Desde que o Brasil foi eliminado da Copa, quando soubemos que ficaríamos até o fim da cobertura vivendo as emoções do Mundial e compartilhando esses momentos com vocês, tenho pensado em quantas histórias esse evento no mundo árabe tem para oferecer.
Exercitando o olhar do E.T., de alguém que chega ao planeta Terra pela primeira vez, tento ver absolutamente tudo, até as questões mais triviais, como novidade. Lugares, comportamentos, pessoas, o que cruza minha visão merece atenção redobrada. Assim, mesmo que os jogos estejam acabando, me sinto sempre desbravando a cidade e conectada à diferentes culturas do mundo através da movimentação que esse momento proporciona.
Boneca muçulmana
Como mãe de um filho de sete anos, em toda a loja que entro vou ao setor de brinquedos. Em Doha, entre as muitas bonecas com roupas multicoloridas, tem uma vestindo a abaya e o hijab. Representatividade da mulher muçulmana na brincadeira.
Descanso merecido
Seja na construção civil, na prestação de serviços ou na segurança, há muitos trabalhadores atuando em Doha. Existe, sim, o questionamento sobre a violação dos direitos humanos em postos de trabalho em condições análogas à escravidão. Um tema que acaba ficando distante e difícil de mostrar e comprovar, pois não conseguimos ter acesso a esses lugares.

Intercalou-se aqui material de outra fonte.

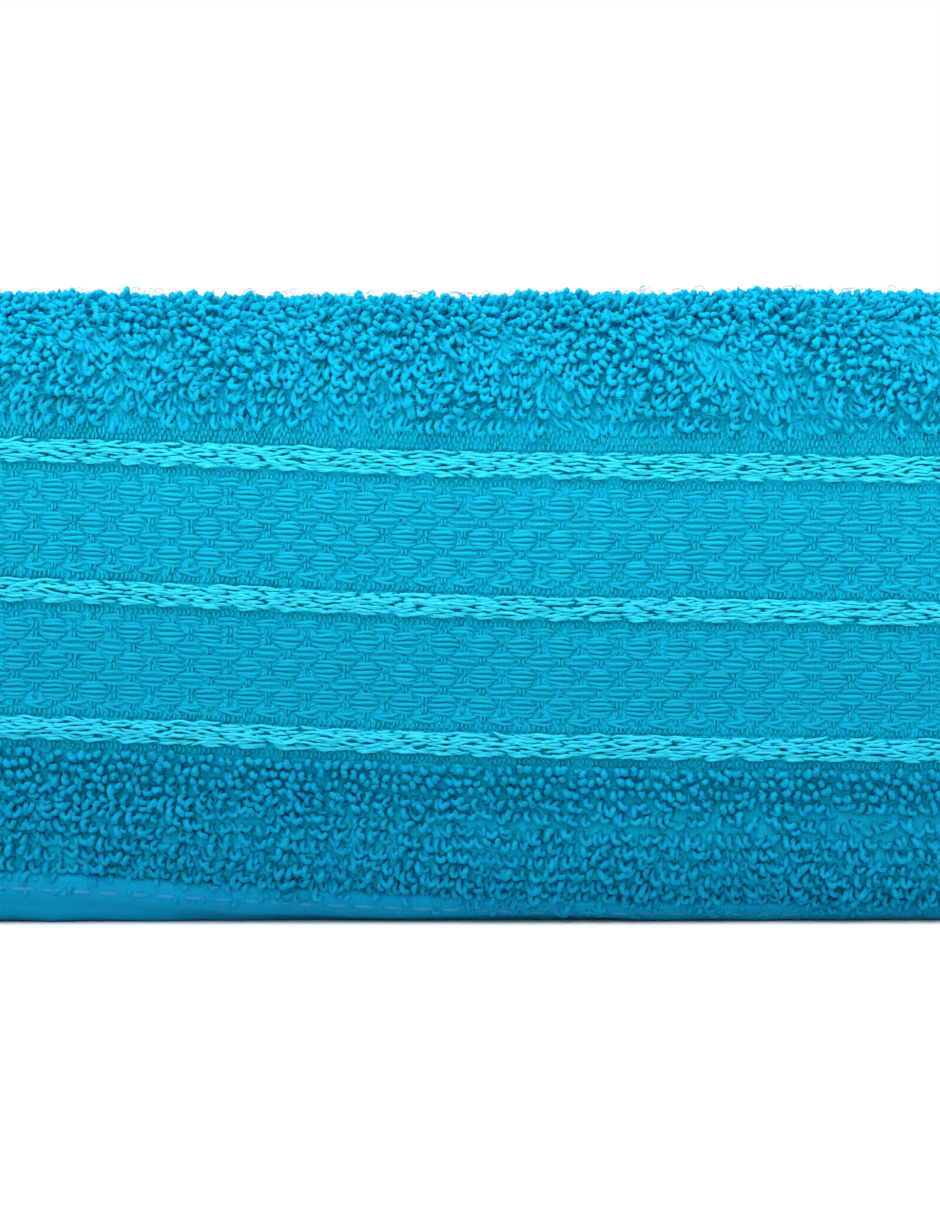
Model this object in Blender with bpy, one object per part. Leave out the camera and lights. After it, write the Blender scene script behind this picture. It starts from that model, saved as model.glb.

Quem tem nacionalidade catari ganha um salário vitalício e tem direito a casa, saúde e educação, e nesse cenário trabalhar parece ser opção. Mas fato é que a maioria das pessoas que vive aqui trabalha bastante, muitas vezes no sol de mais de 40°C no deserto. E sem parar.
Nesse contexto, eu paralisei na calçada quando vi um jardineiro deitado ao sol conversando pelo telefone com alguém. "Love you" ("eu te amo"), repetia ele, alheio à alta temperatura e aos carros que passavam sem parar na avenida ao seu lado. Pelo tipo de contrato de trabalho, é muito comum que esses trabalhadores venham sozinhos, sem as famílias, buscar uma vida melhor em Doha. Fiquei imaginando o quanto ele ficaria feliz em poder entregar algumas das flores que havia aparado, e ainda estavam espalhadas pelo chão, para a pessoa amada.
Eu amo a África
Marrocos alcançou o feito histórico de ser o país africano a chegar mais longe em uma Copa do Mundo. A animação da torcida, o fato de ser uma zebra, o time pequeno superando o grande e também por ser uma nação predominantemente muçulmana, fizeram a seleção marroquina ganhar os corações da maioria dos torcedores que estão no Catar. Para mim acrescente-se a tudo isso o fato de eles serem da África, continente que merecia mais olhar, atenção e espaço na Copa.
— Daqui a quatro anos teremos nove seleções participantes — me disse o comunicador ganês George Adoo, orgulhoso.
Junto com o colega Tahiru Fentuo, viram a bandeira brasileira no nosso uniforme e puxaram uma conversa animada. Com o aumento do número de países na próxima edição, cresce a esperança deles de ter mais representatividade no Mundial.
A dupla trabalha na principal rede de TV e rádio de Gana. Eles disseram que sofreram muita com a eliminação do nosso Brasil.
— Somos irmãos — explicaram.
Que felicidade ter essa irmandade, pensei eu com sentimento de gratidão. Chegamos a trocar telefones antes de nos despedir. E eu segui pensando em quantos encontros lindos a Copa pode proporcionar.